Au risque de trivialité, cette décision est assez énorme. La Haute juridiction vient préciser sa célébrissime jurisprudence rendue au terme de quatre arrêts du 16 janvier 2020 et particulièrement celui (Cass. civ. 3, 16 janvier 2020, n° 18-25.915, FS-P N° Lexbase : A17433B8) par lequel elle expose que le recours entre constructeurs n’est pas de dix ans à compter de la réception mais de cinq ans à compter du jour où le constructeur a connu ou aurait dû connaître les faits lui permettant d’exercer son action.
Au détour d’une sorte de retour d’expérience qui lui fait dire que cette règle oblige les constructeurs à introduire, dans certains cas, un recours en garantie contre d’autres intervenants avant même d’avoir été assignés en paiement par le maître ou l’acquéreur de l’ouvrage dans le seul but d’interrompre la prescription, elle définit le point de départ de ce délai de recours. Le constructeur ne peut être considéré comme inactif si le maître d’ouvrage ou l’acquéreur ne forme pas une demande principale à son encontre.

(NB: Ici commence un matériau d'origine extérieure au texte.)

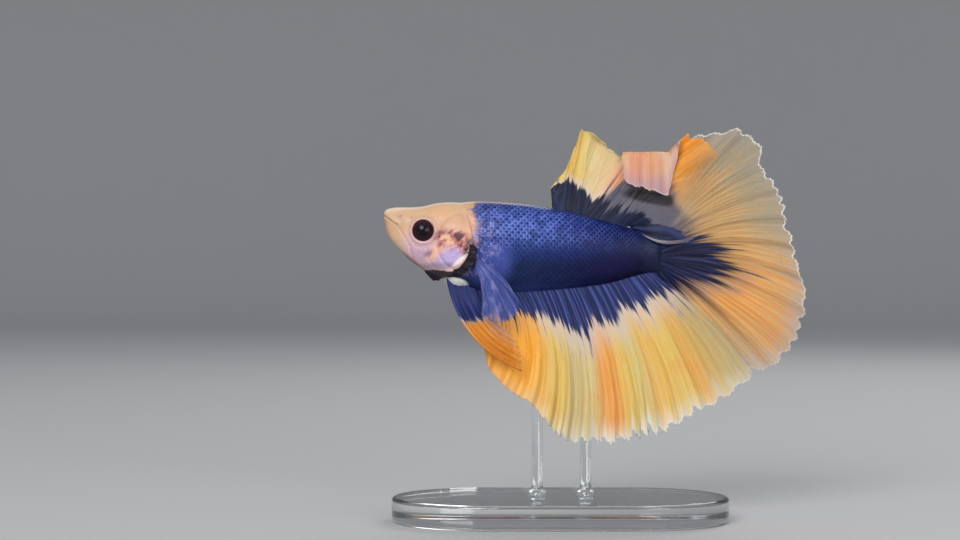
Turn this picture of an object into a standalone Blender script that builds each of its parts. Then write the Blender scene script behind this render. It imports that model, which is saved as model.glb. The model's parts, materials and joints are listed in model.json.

La Haute juridiction a bien noté que, même lorsqu’ils ont interrompu la prescription en formant eux-mêmes une demande d’expertise contre les autres intervenants à l’opération de construction, le délai de cinq ans recommence à courir à compter du jour où la mesure d’expertise a été exécutée alors que le délai du maître d’ouvrage ou de l’acquéreur est de dix ans à compter de la désignation de l’expert. Par conséquent, le délai du constructeur peut, à nouveau, être plus court que celui du bénéficiaire de la garantie, quand bien même il a interrompu son délai. Autrement dit encore, le délai de prescription ne s’interrompt pas automatiquement par une assignation en référé expertise.
Cette solution vient apporter une importante subtilité à des contentieux, fréquents, tant les enjeux sont importants, relatifs aux modes interruptifs d’interruption de la prescription. L’arrêt rendu quinze jours avant par cette même chambre sur l’absence d’effet interruptif d’une lettre de mise en demeure s’en fait l’écho (Cass. civ. 3, 30 novembre 2022, n° 21-19.309, F-D N° Lexbase : A34828XA).
La solution induit, toutefois, d’importantes discussions sur la notion de « demande de reconnaissance d’un droit ». Il paraît, ainsi, trop hâtif et systématique d’exclure l’assignation aux fins d’expertise. Tout dépendra donc de la formulation et des termes employés mais il est certain que cette notion va faire débat.
La demande de reconnaissance d’un droit ne peut-elle pas être celle par laquelle le demandeur explique le lien entre la mission confiée au constructeur et la responsabilité civile décennale de l’article 1792 du Code civil N° Lexbase : L1920ABQ ?
La solution est heureuse pour les référés préventifs mais pour les autres types de référés, il faudra rester vigilant pour éviter une déconvenue.